Akciğer kanseri teşhisi nedeniyle bir yıl boyunca tedavi gören Hakan Bakırcıoğlu, 4 Nisan 2023’te tedavi gördüğü hastanede vefat etmişti. Kamuoyunda Hrant Dink davası avukatı olarak tanınan Bakırcıoğlu, Hrant Dink davasında, kamu görevlilerinin yargılanması için mücadele yürütenlerden biriydi. Hrant Dink Vakfı’nda Hakan Bakırcıoğlu ile tanışıklığından söz eden Agos Gazetesi Genel Yayın Yönetmeni Yetvart Danzikyan, "Hakan çok sevdiğim birisiydi. Tam bir sene önce onu kaybettiğimizde, eve gelir gelmez bir şey yazacağımı düşünmüyordum” dedi. Danzikyan daha sonra aklına gelen ilk şeyden şöyle söz etti: “İlk aklıma gelen şuydu, Dink cinayeti davası vardı. Kamu görevlileri yargılansın diye büyük çaba sarf edilmişti. Kamu görevlilerinin işin içinde olduğu ayan beyan ortadaydı. Emniyet istihbaratçılar, MİT'çiler, Dink'i hedef haline getirenler yargılansın diye çok büyük mücadele yürütüldü. İddianameyi okuduğumuzda, 2016 siyasi denklemi içerisinde bizim düşündüğümüz çerçevenin epeyce daraltıldığı bir dava olacağı çok açıktı. Hakan, en küçük detayı, bilgiyi sorgulamak istedi. Duruşmalara çok iyi hazırlanıyordu.
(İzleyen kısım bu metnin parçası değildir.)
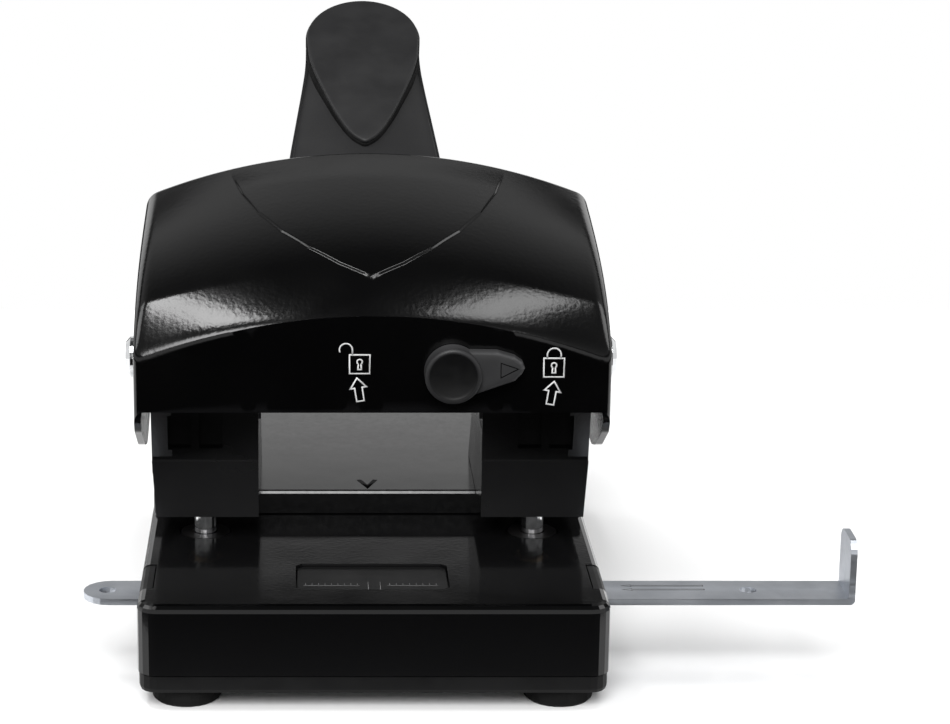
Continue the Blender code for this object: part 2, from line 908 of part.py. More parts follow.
def brow(run, start, lift, slope):
    """Height of the hood along its length: steep at the brow, flat at the ridge."""
    return start + lift * (1 - exp(-run / brow_run)) + slope * run


def hood_ring(y, inset):
    """Right half of the hood's cross section at y, from the bottom to the middle."""
    front = -panel_ahead + inset
    back = hood_rear - inset
    half = hood_half - inset
    for edge, radius in ((y - front, panel_corner), (back - y, panel_corner)):
        if edge < radius:
            half -= radius - sqrt(max(0, radius ** 2 - (radius - edge) ** 2))
    run = min(y, ridge_y) + panel_ahead
    centre = base_top + brow(run, panel_top_rise, brow_centre_lift, crown_slope) - inset * inner_drop_share
    side = base_top + brow(run, brow_side_rise, brow_side_lift, side_slope) - inset * inner_drop_share
    over = max(0, y - ridge_y)
    reach = back - ridge_y
    fall = reach - sqrt(max(0, reach ** 2 - over ** 2))
    centre -= fall
    side -= fall
    grown = min(1, run / corner_run)
    corner = panel_corner + (ridge_corner - panel_corner) * grown - inset / 2
    height = centre - side
    width = half - corner
    crown = (width ** 2 + height ** 2 - corner ** 2) / (2 * (height - corner))
    lean = width / (crown - corner)
    points = [(half, hood_floor)]
    for i in range(corner_steps + 1):
        angle = (pi / 2 - sin_angle(lean)) * i / corner_steps
        points.append((width + corner * cos(angle), side + corner * sin(angle)))
    span = sin_angle(lean)
    for i in range(1, crown_steps + 1):
        angle = span * (1 - i / crown_steps)
        points.append((crown * sin(angle), centre - crown + crown * cos(angle)))
    return points


def sin_angle(value):
    """The angle whose sine is value."""
    return pi / 2 - Vector((1, 0)).angle(Vector((value, sqrt(1 - value ** 2)))) if value > 0 else 0


def hood_stations(inset):
    front = -panel_ahead + inset
    back = hood_rear - inset
    stations = [front + panel_corner * (1 - cos(pi / 2 * i / 3)) for i in range(4)]
    first = stations[-1]
    count = 9
    for i in range(1, count + 1):
        stations.append(first + (ridge_y - first) * (i / count) ** (3 / 2))
    reach = back - ridge_y
    for i in range(1, 6):
        stations.append(ridge_y + reach * sin(pi / 2 * i / 5))
    return stations


def hood_body(inset):
    """A closed block with the hood's outside shape, drawn in by an inset."""
    shape = bmesh.new()
    rings = []
    for y in hood_stations(inset):
        half = hood_ring(y, inset)
        points = half + [(-x, z) for x, z in reversed(half[:-1])]
        rings.append([shape.verts.new((x, y, z)) for x, z in points])
    for here, there in zip(rings, rings[1:]):
        count = len(here)
        for i in range(count):
            j = (i + 1) % count
            shape.faces.new((here[i], here[j], there[j], there[i]))
    shape.faces.new(rings[0])
    shape.faces.new(rings[-1])
    return placed("hood_body", shape)


# The cheeks' lower outline, in shares of the hood's length and of the ear's drop
cheek_run_shares = (0, 0.05, 0.242, 0.398, 0.583, 0.733, 1)
cheek_rise_shares = (1, 0.652, 0.1925, 0, 0.304, 1.006, 2.062)
cheek_corner = 0.02
cheek_corner_shares = (0, 0.2, 1, 0.7, 0.7, 0.8, 0)
cheek_corners = [
    (run * (panel_ahead + hood_rear) - panel_ahead, ear_bottom_rise + rise * (panel_bottom_rise - ear_bottom_rise))
    for run, rise in zip(cheek_run_shares, cheek_rise_shares)
]
cheek_radii = [cheek_corner * share for share in cheek_corner_shares]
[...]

Çok nazik bir insandı, herkese davayla ilgili fikirlerini sorar, tartışırdı. Bütün konuşmalarımızda, ben 'tamam da ne olacak şimdi' derken o sonuna kadar gitme taraftarıydı. Adliyede konuşurken Hakan'ın gözüne bakardım, kıpkırmızıydı. Davaya hazırlanmak için günlerce uyumadığını anlayıp hayranlık duyardım. Hakan'ı sadece Dink davasıyla tanımlayamayız. Bir hak savunucusuydu. Herkesin yardıma koşardı. İyi ki Hakan'ı tanımışız diyorum” diye konuştu.

‘DURGUN DENİZLER GİBİ SAKİN’

Danzikyan’ın ardından Dink davasının avukatlarından olan Bahri Belen ise bir dostunu yitirdiğini söyleyemeyeceğini anlattı. Konuşmasında duygulu anlar yaşayan Belen, konuşmasına şöyle devam etti:

“Kızımın da çok sevdiği, bir aile bireyimizi yitirdiğimizi de söyleyemeyeceğim. Ama bir avukatı, çalışma arkadaşımı yitirdim. Hrant ve diğer davalarda Hakan, kendini ele vermeyen durgun denizler gibi sakin bir avukattı. Bir çilingir ustalığıyla çalışan, mücevher ustası titizliğiyle uğraşan bir avukat arkadaşım. Bir yıldır uzak kaldığımızı söyleyebilirim.”

‘DİNK DAVASININ BUGÜNLERE GELMESİNDEKİ EN BÜYÜK EMEK ONA AİT’

Belen, Hrant Dink’in öldürülmesi sonrası başlayan yargılama sürecinde avukat olan ve olmayan herkesin emeği olduğunu belirterek, davanın bugüne kadar gelmesindeki en büyük emeğin Bakırcıoğlu’na ait olduğunu kaydetti. Belen, sözlerini şöyle tamamladı: “Bu davada tarihe geçecek isimler varsa bunların başında Hakan Bakırcıoğlu olacaktır. İnsan kendi iç yolculuğuna çıkması, Nil Nehri'nde, Amazon ormanlarındaki bir geziden daha derindir. Tolstoy'un dediği gibi insan kendi acısını hissettiğinde yaşadığını, başkasının acısını hissettiğinde insan olduğunu anlar. Kiliseden uğurladığımızda bir koro vardı. Koroyla mezarlığa gittik. Bana ilk defa bir Katolik kilisesinde, törene katılanların hep bir ağızdan şarkı söylemelerinin yaşandığı öyküyü hatırlattı.” Anma Ozan Çoban’ın müzik dinletisi ardından sonlandı.